The license covering Data.gov.uk’s catalogue, the U.K. equivalent of our Data.gov, may be used as model language for granting permissive use of government data. The license grants the right to:

  • “copy, publish, distribute and transmit the Information;

  • adapt the Information;

  • exploit the Information commercially for example, by combining it with other Information, or by including it in your own product or application.”

But the license also requires attribution, a link back to the license, and, well, truthfulness: the license requires that the user not “suggest[...] any official status” or “mislead others or misrepresent the Information.”[149] (The trouble with a legal requirement of truthfulness is that truth is often subject to interpretation. Governments have no business regulating truth for truth’s sake. Other regulations of truth, such as in commerce and defamation, involve some actual harm.) So it comes short of waiving all intellectual property protections.

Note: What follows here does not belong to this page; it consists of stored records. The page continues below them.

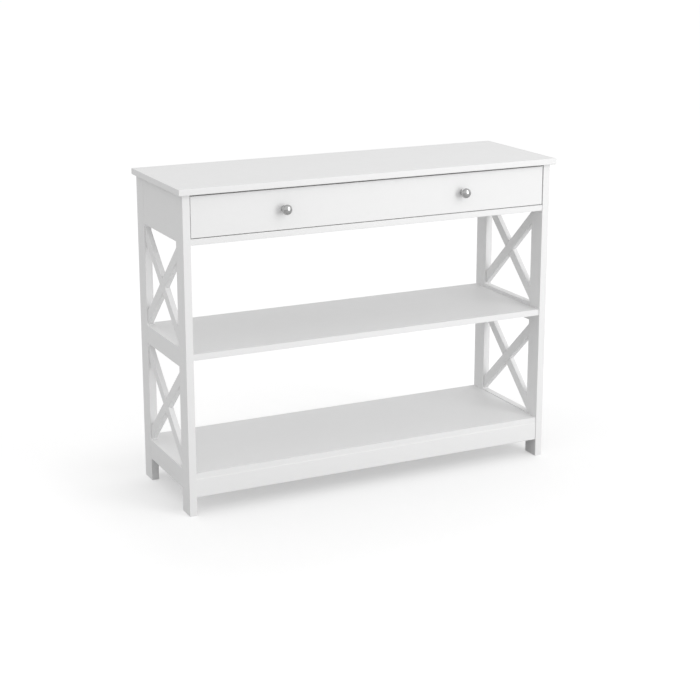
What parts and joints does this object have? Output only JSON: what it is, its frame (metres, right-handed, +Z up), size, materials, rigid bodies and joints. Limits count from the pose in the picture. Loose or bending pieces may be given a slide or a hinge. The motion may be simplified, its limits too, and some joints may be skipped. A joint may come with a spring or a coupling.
{
  "type": "console table",
  "caption": "Narrow console table with X-braced ends, open shelves under a full-width drawer on slides, and round pull knobs.",
  "frame": {"origin": "on the floor, under the centre of the table's bounding box, knobs included", "axes": "+Z up, +X along the table's length to the right of a person facing the drawer, -Y out of the drawer front towards that person"},
  "size_m": [1, 0.3434, 0.785],
  "materials": {
    "white_lacquer": "satin white lacquer on MDF and hardwood",
    "drawer_box_white": "matte white laminate",
    "satin_nickel": "satin nickel plate",
    "zinc_hardware": "bright zinc plate"
  },
  "bodies": {
    "frame": {"apron_front": "white_lacquer", "apron_rear": "white_lacquer", "back_panel": "white_lacquer", "bottom_rail_left": "white_lacquer", "bottom_rail_right": "white_lacquer", "bottom_shelf": "white_lacquer", "brace_lower_left_to_front": "white_lacquer", "brace_lower_left_to_rear": "white_lacquer", "brace_lower_right_to_front": "white_lacquer", "brace_lower_right_to_rear": "white_lacquer", "brace_upper_left_to_front": "white_lacquer", "brace_upper_left_to_rear": "white_lacquer", "brace_upper_right_to_front": "white_lacquer", "brace_upper_right_to_rear": "white_lacquer", "cam_bolt_bottom_front_left": "zinc_hardware", "cam_bolt_bottom_front_right": "zinc_hardware", "cam_bolt_bottom_rear_left": "zinc_hardware", "cam_bolt_bottom_rear_right": "zinc_hardware", "cam_bolt_middle_front_left": "zinc_hardware", "cam_bolt_middle_front_right": "zinc_hardware", "cam_bolt_middle_rear_left": "zinc_hardware", "cam_bolt_middle_rear_right": "zinc_hardware", "cam_nut_bottom_front_left": "zinc_hardware", "cam_nut_bottom_front_right": "zinc_hardware", "cam_nut_bottom_rear_left": "zinc_hardware", "cam_nut_bottom_rear_right": "zinc_hardware", "cam_nut_middle_front_left": "zinc_hardware", "cam_nut_middle_front_right": "zinc_hardware", "cam_nut_middle_rear_left": "zinc_hardware", "cam_nut_middle_rear_right": "zinc_hardware", "front_rail": "white_lacquer", "middle_rail_left": "white_lacquer", "middle_rail_right": "white_lacquer", "middle_shelf": "white_lacquer", "post_front_left": "white_lacquer", "post_front_right": "white_lacquer", "post_rear_left": "white_lacquer", "post_rear_right": "white_lacquer", "side_panel_left": "white_lacquer", "side_panel_right": "white_lacquer", "slide_channel_left": "zinc_hardware", "slide_channel_right": "zinc_hardware", "top_bracket_front_left": "zinc_hardware", "top_bracket_front_right": "zinc_hardware", "top_bracket_rear_left": "zinc_hardware", "top_bracket_rear_right": "zinc_hardware", "top_panel": "white_lacquer"},
    "drawer": {"drawer_back": "drawer_box_white", "drawer_bottom": "drawer_box_white", "drawer_front": "white_lacquer", "drawer_side_left": "drawer_box_white", "drawer_side_right": "drawer_box_white", "knob_left": "satin_nickel", "knob_right": "satin_nickel", "knob_screw_left": "zinc_hardware", "knob_screw_right": "zinc_hardware", "slide_runner_left": "zinc_hardware", "slide_runner_right": "zinc_hardware"}
  },
  "joints": [
    {"name": "drawer_slide", "type": "slide", "parent": "frame", "child": "drawer", "axis": [0, -1, 0], "range_m": [0, 0.19]}
  ]
}
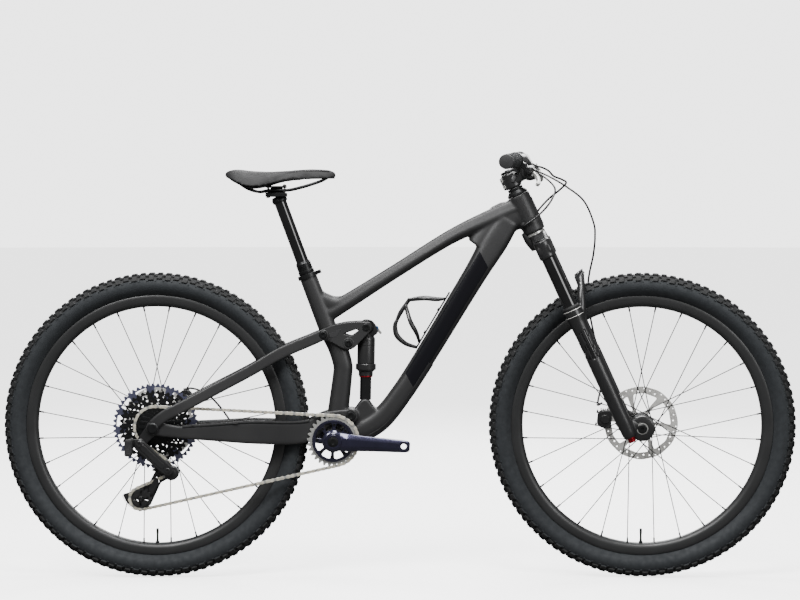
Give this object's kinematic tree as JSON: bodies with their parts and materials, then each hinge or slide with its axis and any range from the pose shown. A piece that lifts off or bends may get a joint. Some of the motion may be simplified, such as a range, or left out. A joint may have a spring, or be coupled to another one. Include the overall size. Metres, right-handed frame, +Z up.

The New Zealand Government Open Access and Licensing Framework, approved in August 2010, recommends a different Creative Commons license, one that requires the data user to attribute the data back to the government:

State Services agencies should make their copyright works which are or may be of interest or use to people available for re-use on the most open of licensing terms available within NZGOAL (the Open Licensing Principle). To the greatest extent practicable, such works should be made available online. The most open of licensing terms available within NZGOAL is the Creative Commons Attribution (BY) licence.[150]

A cooperation of the federal and local governments in Austria in 2011 endorsed this Creative Commons Attribution License for government data[151], which requires attribution (and nothing else) for reuse of data. On a strict reading of the license-free principle, any such restrictions would make the data not open. Pragmatically, the fewer restrictions the better.